COP 2, also known as The Rio Earth Summit in 1992 attempted to address this issue. The main principle of this summit was this notion that there is a common responsibility to do something about climate change. However, this also raised the concern of differentiated responsibility. You cannot expect the rich and the poor to make the same efforts to address climate change. Some nations started the process of industrialisation much earlier and had much more time to pollute their way to wealth while others now have to pay the consequence. The Rio Earth summit tried to set a framework for thinking about sustainable development in the context of climate change.
COP 3, the Kyoto Protocol in 1997, also tried to put into practice the common but differentiated responsibility. This was the first-time leader tried to find a framework of tackling climate change which shifted the greatest share of the burden towards rich countries. Their plan to achieve this was by dividing the signatory parties into the annex B and non-annex B countries. The Annex B countries were those that had binding targets, they had to reduce emissions by a given amount because they were a rich and developed country. The Non-Annex B were developing economies, which did not have any targets. They signed the protocols but had no legal obligation to reduce their emissions. Sure, they reduced emissions by 5%, however this was due largely to the dissolving of the USSR. The absence of major emitters like the US, coupled with non-binding agreements for developing countries, who would later become significant emitters themselves, made this Protocol a disappointment.

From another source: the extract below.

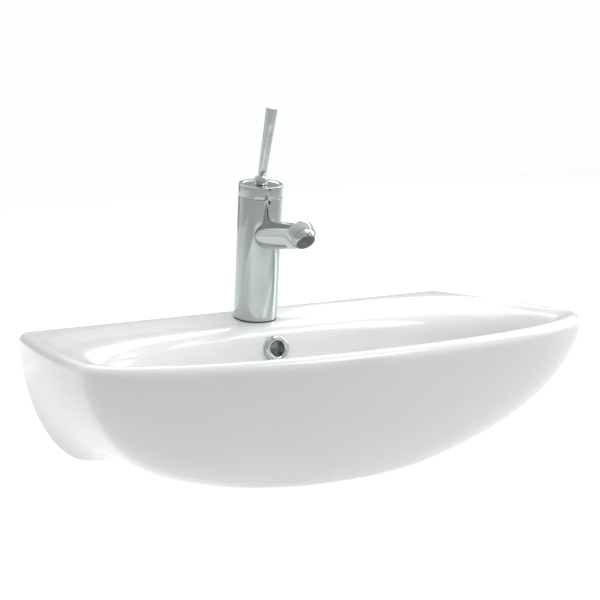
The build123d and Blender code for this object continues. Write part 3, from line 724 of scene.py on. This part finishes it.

The Paris Agreement, COP21, signed in 2016 on Earth Day, took the opposite approach. The agreement, adopted by 197 parties, prioritised broad participation through non-binding nationally determined contributions. Both developed and developing countries were not legally bound to accomplish anything. While this inclusivity was positive, this lack of mechanisms for enforcing pledges, led to major emitters like the US and China to continue polluting. This is the approach that the COPs have generally continued to adopt. This approach bypasses the issue of differentiated responsibility by asserting everyone has the same responsibility to mitigate the climate, but nobody is legally obligated to do it.
So, what is the best approach? Should we enforce legal accountability for everyone to fulfil their obligations, make only wealthier nations responsible for climate mitigation, or hold everyone accountable while allowing each nation to determine its own level of responsibility?